Mark Thompson spoke out after it emerged that some scenes from Frozen Planet were filmed in a zoo in Europe.
The BBC was criticised for “fakery” after real location of filming was only disclosed on the corporation’s website and not during the broadcast.
Mr Thompson told MPs: “I do rather wonder whether this was about polar bears or Lord Leveson and other matters.”
Therese Coffey, an MP on the Culture, Media and Sport committee said she believed the footage of a polar bear giving birth to its cubs, supposedly deep under the Arctic ice cap, was “genuine”.
Coffey asked if series narrator Sir David Attenborough would re-record the documentary to make it clear that scenes from the wild were mixed with footage from a German zoo.

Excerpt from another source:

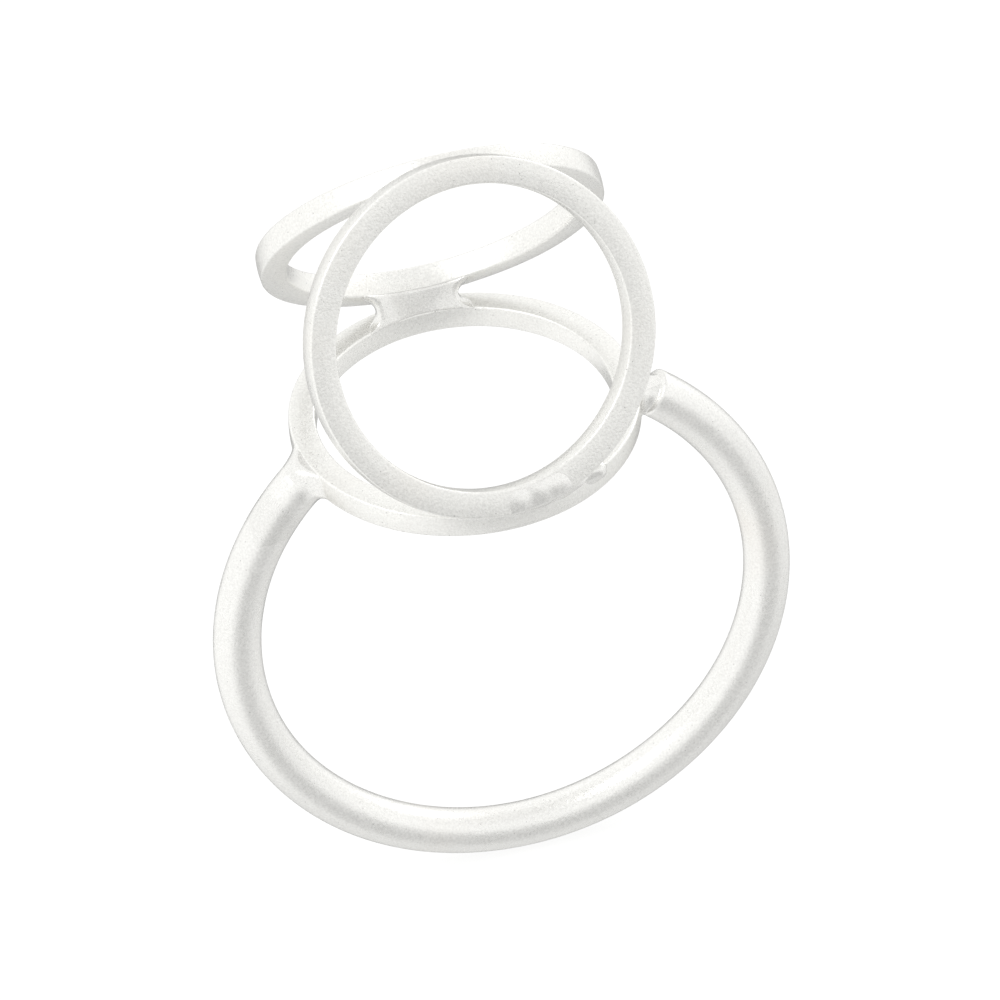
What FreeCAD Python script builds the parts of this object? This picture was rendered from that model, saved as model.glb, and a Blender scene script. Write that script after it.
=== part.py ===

Mr Thompson responded: “Some years ago we asked the public whether they would prefer if there were ‘on air’ mentions – either captions or labels – and the overwhelming response was that they did not want us to do that.”
This emerged in 2001 after a rare hatchet fish was “reanimated” on the BBC series The Blue Planet, using computer effects after a real fish that programme makers had captured died.
Lord Patten, the BBC Trust’s chairman said the shots couldn’t have been taken in the wild as the mother polar bear would have killed either her cubs or the cameraman.
He said: “The alternative was either dead bears or dead people.”
He then added: “Out of almost eight million who watched the programme, 32 had raised an objection.”